Re: Questions on GSoC 2019 Ideas

Jeff King <peff@xxxxxxxx> · Mon, 4 Mar 2019 23:51:40 -0500

On Sun, Mar 03, 2019 at 05:12:59PM +0700, Duy Nguyen wrote:

> On Sun, Mar 3, 2019 at 2:18 PM Christian Couder
> <christian.couder@xxxxxxxxx> wrote:
> > One thing I am still worried about is if we are sure that adding
> > parallelism is likely to get us a significant performance improvement
> > or not. If the performance of this code is bounded by disk or memory
> > access, then adding parallelism might not bring any benefit. (It could
> > perhaps decrease performance if memory locality gets worse.) So I'd
> > like some confirmation either by running some tests or by experienced
> > Git developers that it is likely to be a win.
> 
> This is a good point.
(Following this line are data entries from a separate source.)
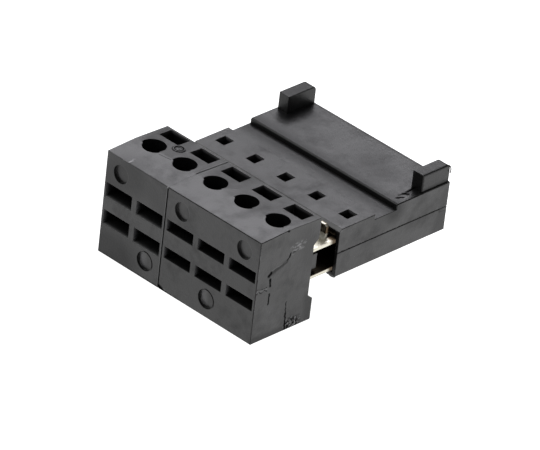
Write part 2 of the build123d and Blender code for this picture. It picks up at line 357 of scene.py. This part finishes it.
housing_low, housing_high = box_of("body_upper_shell")
housing_front = housing_low.y
side = housing_high.x
band_rear, plate_front = -12.35, -8.75
band_top, valley_top, plate_top = 3.195, 2.55, 3.25
lug_side, lug_front, lug_top = 11.71, -4.55, housing_high.z
# Dark lines painted along the side's top edges, its front edge and the rear edge of the plate.
dark_edge_lines = [
    (0.8, 0.05, [(side, housing_front, band_top - 0.06), (side, band_rear, band_top - 0.06)]),
    (0.8, 0.05, [(side, band_rear, valley_top - 0.05), (side, plate_front, valley_top - 0.05)]),
    (0.9, 0.06, [(side, plate_front, plate_top - 0.06), (side, lug_front, plate_top - 0.06)]),
    (0.6, 0.05, [(side, housing_front, 2.8), (side, housing_front, -3.0)]),
    (0.5, 0.06, [(-10.0, -0.25, plate_top), (9.5, -0.25, plate_top)]),
]
parting_line = [
    (0.85, 0.07, [(side, housing_front, 0.03), (side, -6.0, 0.04)]),
    (0.6, 0.06, [(side, -6.0, 0.04), (side, -1.3, 0.1)]),
]
chips_by_lug = [
    (1.0, 0.20, [(10.82, -7.80, plate_top), (11.03, -7.40, plate_top)]),
    (1.0, 0.16, [(11.03, -7.40, plate_top), (11.22, -7.05, plate_top)]),
    (0.9, 0.10, [(10.55, -7.15, plate_top), (10.60, -6.75, plate_top)]),
    (1.0, 0.26, [(10.66, -6.50, plate_top), (10.80, -6.2, plate_top), (10.98, -6.1, plate_top)]),
    (1.0, 0.18, [(10.61, -5.81, plate_top), (10.55, -5.25, plate_top), (10.47, -4.67, plate_top)]),
]
light_by_chips = [
    (0.16, 0.07, [(10.24, -6.40, plate_top), (10.50, -6.0, plate_top)]),
    (0.14, 0.09, [(11.50, -7.23, plate_top), (11.39, -6.37, plate_top), (11.08, -5.54, plate_top)]),
    (0.10, 0.5, [(9.6, -6.3, plate_top), (10.0, -5.4, plate_top)]),
]
# Painted shade in the valley at the foot of the plate's step and on the right lug's front; darker patches
# elsewhere.
shade_and_dark_patches = [
    (0.40, 1.5, [(-side, plate_front - 0.3, valley_top), (side, plate_front - 0.3, valley_top)]),
    (0.18, 1.5, [(2.9, -4.5, plate_top), (6.2, -4.9, plate_top)]),
    (0.15, 1.2, [(-9.0, -4.5, plate_top), (-7.5, -3.2, plate_top)]),
    (0.60, 0.30, [(lug_side, lug_front, 3.3), (lug_side, lug_front, lug_top), (lug_side, -0.1, lug_top)]),
    (0.40, 0.35, [(lug_side, -0.1, lug_top), (lug_side, -0.1, 3.5), (lug_side, lug_front, 3.4)]),
    (0.25, 1.2, [(side, -1.0, -2.6), (side, -0.2, 1.5)]),
    (0.5, 0.8, [(10.9, lug_front, 3.7), (10.9, lug_front, 4.8)]),
]
light_skin = [
    (0.08, 0.25, [(lug_side - 1.55, lug_front, lug_top), (lug_side - 1.55, -0.1, lug_top)]),
    (0.05, 1.1, [(8.2, -6.6, plate_top), (8.3, -5.0, plate_top)]),
    (0.03, 1.5, [(-5.0, -2.6, plate_top), (-1.0, -3.4, plate_top)]),
    (0.35, 0.03, [(side, -15.25, -1.28), (side, -15.0, -1.4)]),
]
left_lug = ((-12.0, -4.7, plate_top), (-9.9, 0.1, 5.6))
right_lug = ((9.9, -4.7, plate_top), (12.0, 0.1, 5.6))
probe_hole_walls = ((-11.5, -15.9, 2.2), (11.5, -14.2, 3.16))
probe_hole_rears = ((-11.5, -14.15, 2.2), (11.5, -14.0, 3.15))
front_chamfer = ((-12.0, -18.2, 2.78), (12.0, -17.66, 3.21))


def housing_marks(place, wavy, torn):
    dark = [
        on_lines(wavy, dark_edge_lines),
        on_lines(torn, parting_line + chips_by_lug),
        on_lines(torn, shade_and_dark_patches),
        # The lugs painted darker all over.
        inside(place, *left_lug) * 0.34,
        inside(place, *right_lug) * 0.27,
    ]
    # Painted light on the walls and rear walls of the probe holes, fading downwards, and on the front
    # chamfer.
    walls = fading(place, "Z", plate_top, 2.3)
    rears = fading(place, "Z", plate_top - 0.05, 2.7)
    pale = [
        inside(place, *probe_hole_rears) * rears * 0.45,
        inside(place, *front_chamfer) * 0.11,
        on_lines(torn, light_skin),
        on_lines(wavy, light_by_chips),
        inside(place, *probe_hole_walls) * walls * walls * 0.12,
    ]
    return strongest(dark), strongest(pale)


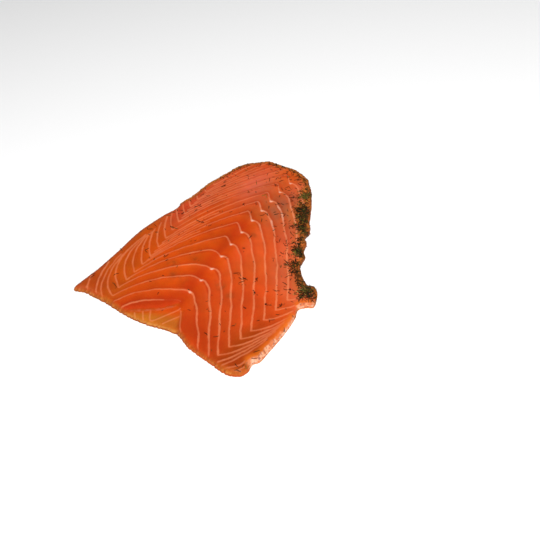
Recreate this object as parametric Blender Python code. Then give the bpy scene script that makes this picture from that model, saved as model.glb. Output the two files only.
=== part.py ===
"""One slice of smoked salmon lying flat, with its chevron of fat lines in relief and a dill crust on its rim.

Lengths are in millimetres until a mesh is made. +X runs along the fillet, +Z is up, the underside is at z = 0.
"""

import math
import random

import bmesh
import bpy
import numpy as np
from mathutils.geometry import delaunay_2d_cdt

MM = 0.001
SHIFT = np.array([0.71, -0.48])  # moves the outline so that the whole part is centred on the origin

# Outline of the flesh seen from above, anticlockwise from the thin left tip
LEFT_AND_FRONT = [
    (-101.2, 59.6), (-97.6, 51.8), (-95.4, 43.8), (-93.2, 34.9), (-91.4, 24.7), (-90.2, 17.4),
    (-87.6, 7.8), (-84.1, -1.2), (-80.2, -9.0), (-77.3, -15.6), (-75.9, -21.7), (-77.4, -32.2),
    (-76.7, -42.4), (-75.3, -53.0), (-74.8, -59.3), (-73.1, -65.4), (-69.0, -70.9), (-63.0, -72.5),
    (-57.6, -70.9), (-52.4, -72.9), (-43.3, -71.9), (-33.8, -70.8), (-22.6, -69.0), (-12.3, -66.3),
    (-6.5, -63.4), (-1.5, -65.6), (3.0, -69.4),
]
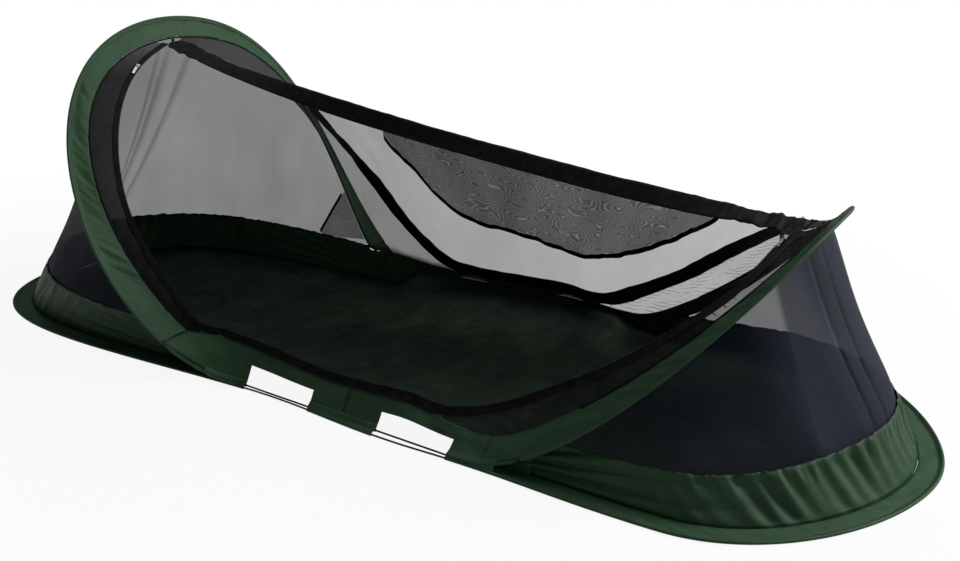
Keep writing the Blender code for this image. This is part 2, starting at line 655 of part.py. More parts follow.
ridge_columns = slice(1, LAST)
ridge_near = down(RIDGE_WIDTH, 1, LAST - 1)
crown = RIDGE[ridge_columns]
cloth("ridge_band", [ridge_near, (ridge_near + crown) / 2, crown, (mirrored(ridge_near) + crown) / 2,
                     mirrored(ridge_near)], BLACK)


def tie(name, apex, ridge_end):
    """A short strap from an arch's piping down to the end of the ridge band."""
    way = ridge_end - apex
    way /= np.linalg.norm(way)
    points = [apex + way * (PIPING_RADIUS + 2 * GAP), ridge_end - way * TIE_SEAM]
    half = np.array([0.0, TIE_WIDTH / 2, 0.0])
    return cloth(name, [np.array(points) - half, np.array(points) + half], BLACK, TIE_THICKNESS)


tie("head_ridge_tie", EDGE[0], RIDGE[1])
tie("foot_ridge_tie", EDGE[LAST], RIDGE[LAST - 1])

# Near side, with its door open: the fixed half of the zip and the two corners of netting below it

near_top, near_bottom = tape_lines(NEAR_ZIP, NEAR_TAPE_WIDTH)
tape_first, tape_last = columns_between(*TAPE_RUN)
cloth("near_zip_tape", panel_rows(near_top, near_bottom, tape_first, tape_last, 2), BLACK)
strip = FLOOR_LINE - near_bottom - SEAM * 2
wide = np.flatnonzero(strip > 0.004)
head_strip = [k for k in wide if SHARE[k] < 0.5 and k >= tape_first]
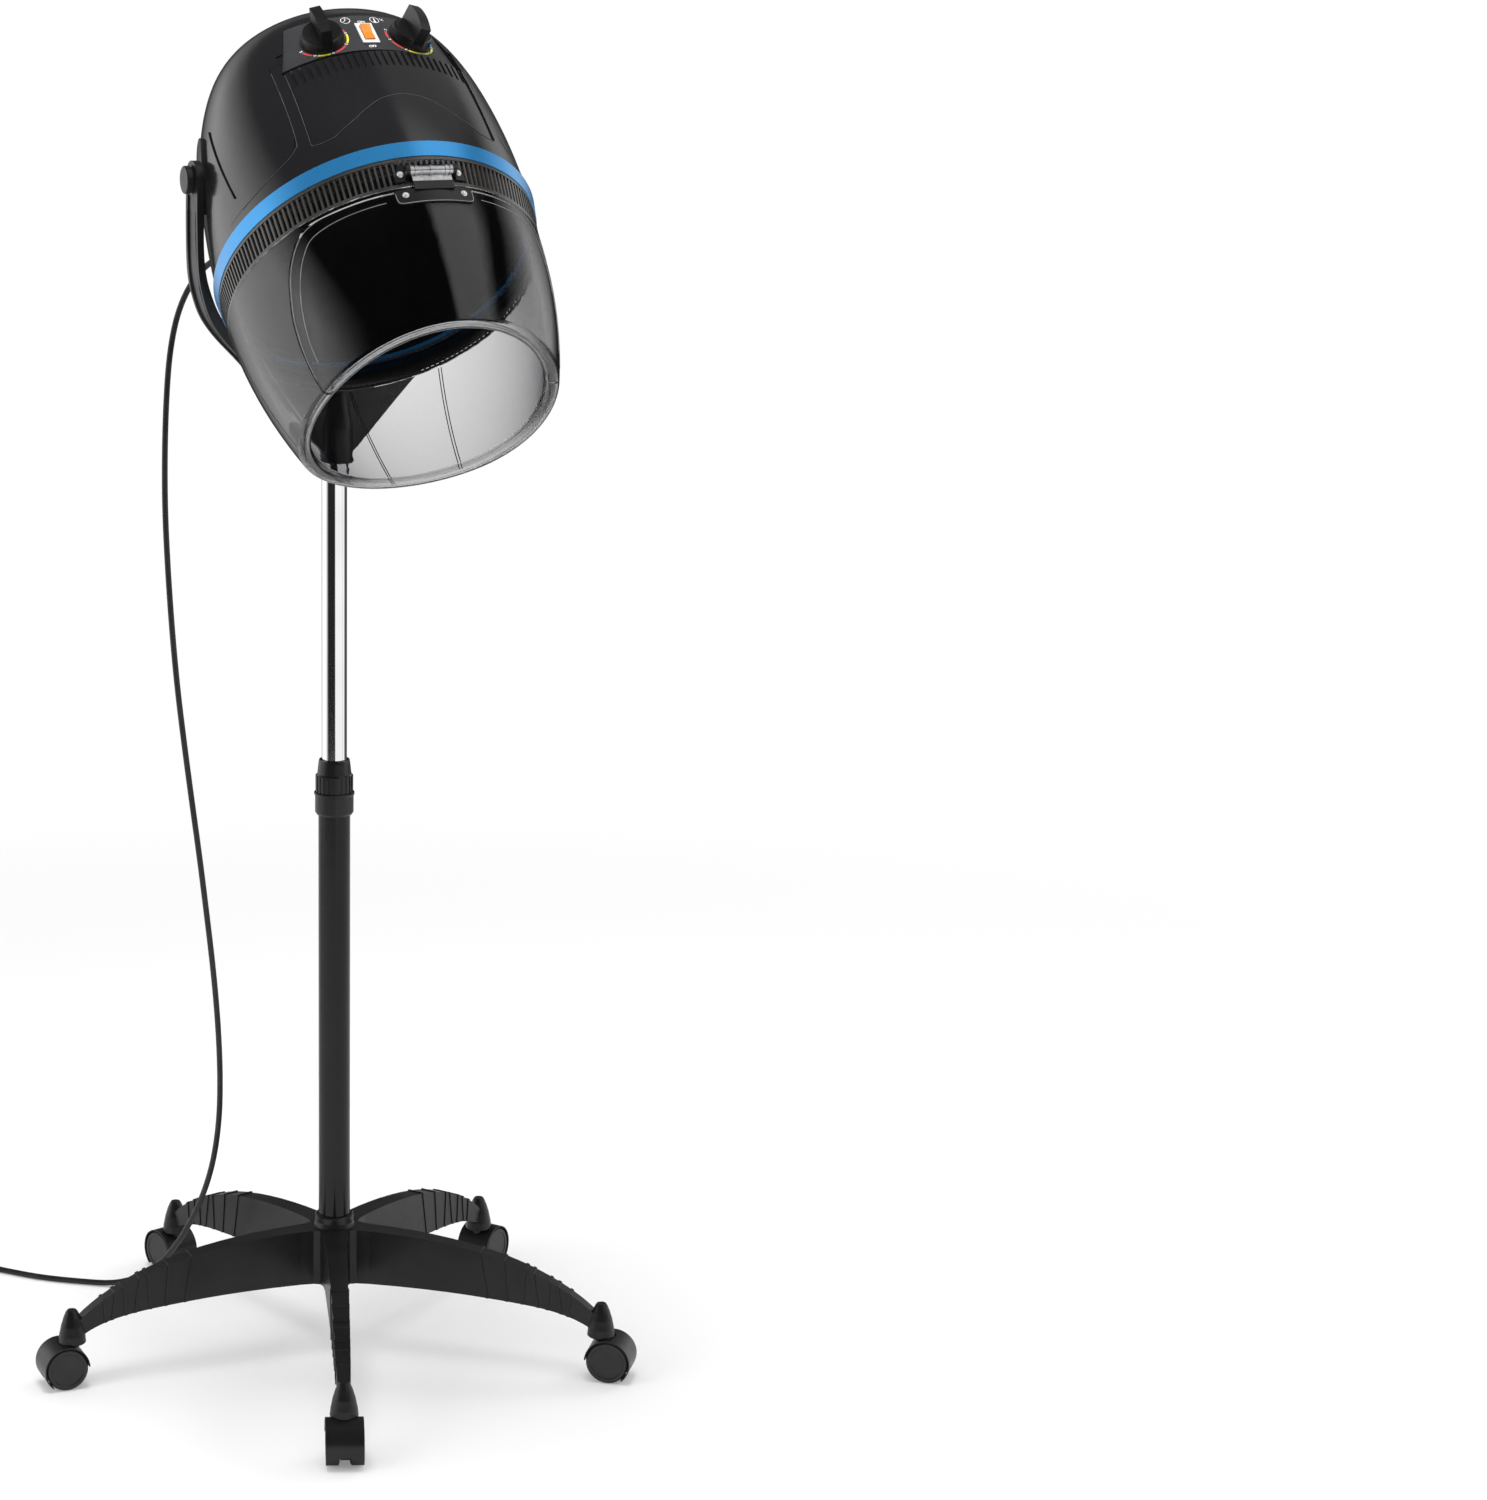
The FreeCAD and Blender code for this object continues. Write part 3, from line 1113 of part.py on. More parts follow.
def cord_coil():
    """The length not in use, wound in two layers, with its lead to the plug."""
    turns = coil_path()
    end = turns[-1].Vertexes[-1].Point
    along = turns[-1].tangentAt(turns[-1].LastParameter)
    entry, radial, tangent = coil_entry()
    lead, radii = rounded_path([end, end + tangent * 28, end + tangent * 52 + Z * (PLUG_HEIGHT - end.z), plug_entry()])
    edges = turns + lead
    body = pipe(edges, entry, tangent)
    print("coil turns", len(turns) / 2, "length", round(length_of(edges), 1), "least gap", round(least_gap(edges, 1.0), 2),
          "lead radii", [round(r) for r in radii], "tangent check", round(along.dot(tangent), 3),
          "volume over section times length", round(body.Volume / (math.pi * CORD_R ** 2 * length_of(edges)), 4))
    return body


def plug_entry():
    """Where the lead meets the plug: level, straight on from the coil."""
    entry, radial, tangent = coil_entry()
    end = coil_path()[-1].Vertexes[-1].Point + tangent * PLUG_AWAY
    return Vec(end.x, end.y, PLUG_HEIGHT)


def plug_place(shape):
    """Stands a shape drawn along +X, cord entry at the origin, at the lead's end."""
    entry, radial, tangent = coil_entry()
    at = plug_entry()
    return shift(turned(shape, math.degrees(math.atan2(tangent.y, tangent.x))), at.x, at.y, at.z)


def plug_body():
    """Moulded two-pin plug: ribbed sleeve, waist and round face."""
    body = lathe([
        (0, 0), (3.8, 0), (5.4, 13), (6.4, 14), (12.5, 21), (16.4, 26), (17.6, 31), (17.6, 38), (16.8, 39), (0, 39),
    ])
    body = turned(body, 90, Y)
    return body.common(Part.makeBox(60, 60, 2 * PLUG_HEIGHT, Vec(-5, -30, -PLUG_HEIGHT)))


def plug_pins():
    return group([Part.makeCylinder(PIN_R, PIN_LENGTH, Vec(39, y, 0), X) for y in (-PIN_APART / 2, PIN_APART / 2)])


def stand_nodes():
    nodes = {
        "star_base": star_base(),
        "column_tube": column_tube(),
        "base_bolt": base_bolt(),
        "lock_sleeve": lock_sleeve(),
        "lock_nut": lock_nut(),
        "mast_tube": mast_tube(),
        "mast_bush": mast_bush(),
        "caster_stems": group([out_on_leg(caster_stem(), i) for i in range(LEG_COUNT)]),
    }
    housing = caster_housing()
    wheels = {"left": caster_wheel(1), "right": caster_wheel(-1)}
    for i in range(LEG_COUNT):
        nodes["caster_%d_housing" % (i + 1)] = out_on_leg(housing, i)
        for side, wheel in wheels.items():
            nodes["caster_%d_wheel_%s" % (i + 1, side)] = out_on_leg(wheel, i)
    return nodes


def yoke_nodes():
    right = pivot_knob()
    return {
        "yoke": yoke(),
        "socket_screw": socket_screw(),
        "pivot_knob_right": right,
        "pivot_knob_left": mirrored(right),
    }


def hood_nodes():
    outer, front, rear = hood_shells()
    front = front.cut(rib_grooves()).cut(group(comb_gaps()))
    rear = rear.cut(group(comb_gaps()))
    holes = panel_holes()
    rear = rear.cut(group(holes))
    along = (CORD_ROUTE[1] - CORD_ROUTE[0]).normalize()
    exit_hole = Part.makeCylinder(7.2, 60, CORD_ROUTE[0] - along * 50, along)
    rear = rear.cut(exit_hole.transformed(HOOD_PLACE.inverse(), True))
    plate = pivot_plate(outer)
    stud, collar = pivot_stud()
    rear = rear.cut(group([stud, mirrored(stud)]))
    plate = plate.cut(stud.fuse(collar))
    shell = visor_shell()
    fixed = shell.cut(flap_outline(FLAP_GAP))
    flap = shell.common(flap_outline(0))
    ring_face = ring_half_width(BRACKET_SCREW_Z) * OVAL + PAD_THICK
    flap_face = barrel_half_width(FLAP_SCREW_Z) * OVAL + PAD_THICK + VISOR_LEAN * (VENT_BOTTOM - FLAP_SCREW_Z)
    bracket_screws = group([round_screw(x, BRACKET_SCREW_Z, ring_face) for x in (-SCREW_AT, SCREW_AT)])
    flap_screws = group([round_screw(x, FLAP_SCREW_Z, flap_face) for x in (-SCREW_AT, SCREW_AT)])
    knob_base = 0.5
    nodes = {
        "dome_shell": rear,
        "front_cover": front,
        "control_panel": control_panel().cut(group(holes)),
        "pivot_plates": group([plate, mirrored(plate)]),
        "pivot_studs": group([stud.fuse(collar), mirrored(stud.fuse(collar))]),
        "trim_ring": trim_ring(),
        "vent_ring": vent_ring().cut(bracket_screws),
        "visor": fixed,
        "visor_flap": flap.cut(flap_screws),
        "hinge_bracket": hinge_bracket().cut(bracket_screws),
        "bracket_screws": bracket_screws,
        "hinge_barrel": hinge_barrel(),
        "flap_bracket": flap_bracket().cut(flap_screws),
        "flap_screws": flap_screws,
        "inner_bowl": inner_bowl(),
        "motor_bracket": motor_bracket(),
        "fan_motor": fan_motor(),
        "fan_impeller": fan_impeller(),
        "heater_frame": heater_frame(),
        "heater_coil": heater_coil(),
        "thermal_cutout": thermal_cutout(),
        "timer_knob": on_panel(knob(), -KNOB_AT, 0, knob_base),
        "thermostat_knob": on_panel(knob(), KNOB_AT, 0, knob_base),
        "timer_body": on_panel(timer_body(), -KNOB_AT, 0, 0),
        "thermostat_body": on_panel(thermostat_body(), KNOB_AT, 0, 0),
        "switch_body": on_panel(switch_body(), 0, 0, 0),
        "switch_rocker": on_panel(switch_rocker(7.0), 0, 0, 0),
    }
    return {name: hood(shape) for name, shape in nodes.items()}


def cord_nodes():
    return {
        "cord_gland": cord_gland(),
        "cord": cord(),
        "cord_coil": cord_coil(),
        "plug_body": plug_place(plug_body()),
        "plug_pins": plug_place(plug_pins()),
    }


os.makedirs("parts", exist_ok=True)
for build in (stand_nodes, yoke_nodes, hood_nodes, cord_nodes):
    for node, solid in build().items():
        export(node, solid)
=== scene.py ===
"""Looks of a salon hood hair dryer on a rolling stand.

Everything is in metres in the row frame: +Z up, the hood faces -Y, the column's axis is x = y = 0.
Places on the hood are given in millimetres of the hood's own frame, before it is tilted.
"""

import json
import math

import bmesh
import bpy
from mathutils import Matrix, Vector


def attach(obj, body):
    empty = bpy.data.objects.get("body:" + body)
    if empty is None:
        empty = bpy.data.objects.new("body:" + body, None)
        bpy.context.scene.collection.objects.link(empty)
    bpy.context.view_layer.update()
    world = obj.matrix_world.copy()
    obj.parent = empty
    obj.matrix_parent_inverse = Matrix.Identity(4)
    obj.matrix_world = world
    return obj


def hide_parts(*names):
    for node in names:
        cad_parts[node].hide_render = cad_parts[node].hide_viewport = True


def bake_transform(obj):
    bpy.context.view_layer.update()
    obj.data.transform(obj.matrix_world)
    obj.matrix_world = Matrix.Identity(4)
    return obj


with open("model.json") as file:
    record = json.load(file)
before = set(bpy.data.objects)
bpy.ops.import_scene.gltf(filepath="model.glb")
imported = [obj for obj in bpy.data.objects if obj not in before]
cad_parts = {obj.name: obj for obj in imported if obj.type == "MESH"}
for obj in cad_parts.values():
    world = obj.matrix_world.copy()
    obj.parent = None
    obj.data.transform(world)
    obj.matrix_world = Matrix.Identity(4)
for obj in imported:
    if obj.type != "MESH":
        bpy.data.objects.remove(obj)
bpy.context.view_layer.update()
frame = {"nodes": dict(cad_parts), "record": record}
NODES = frame["nodes"]
MM = 0.001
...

My guess is the pack access consists of two
> parts: deflate zlib, resolve delta objects (which is just another form
> of compression) and actual I/O. The former is CPU bound and may take
> advantage of multiple cores. However, the cache we have kinda helps
> reduce CPU work load already, so perhaps the actual gain is not that
> much (or maybe we could just improve this cache to be more efficient).
> I'm adding Jeff, maybe he has done some experiments on parallel pack
> access, who knows.

Sorry, I don't have anything intelligent to add here. I do know that
`index-pack` doesn't scale well with more cores. I don't think I've ever
looked at adding parallel access to the packs themselves. I suspect it
would be tricky due to a few global variables (the pack windows, the
delta cache, etc).

> The second good thing from parallel pack access is not about utilizing
> processing power from multiple cores, but about _not_ blocking. I
> think one example use case here is parallel checkout. While one thread
> is blocked by pack access code for whatever reason, the others can
> still continue doing other stuff (e.g. write the checked out file to
> disk) or even access the pack again to check more things out.

I'm not sure if it would help much for packs, because they're organized
to have pretty good cold-cache read-ahead behavior. But who knows until
we measure it.

I do suspect that inflating (and delta reconstruction) done in parallel
could be a win for git-grep, especially if you have a really simple
regex that is quick to search.

-Peff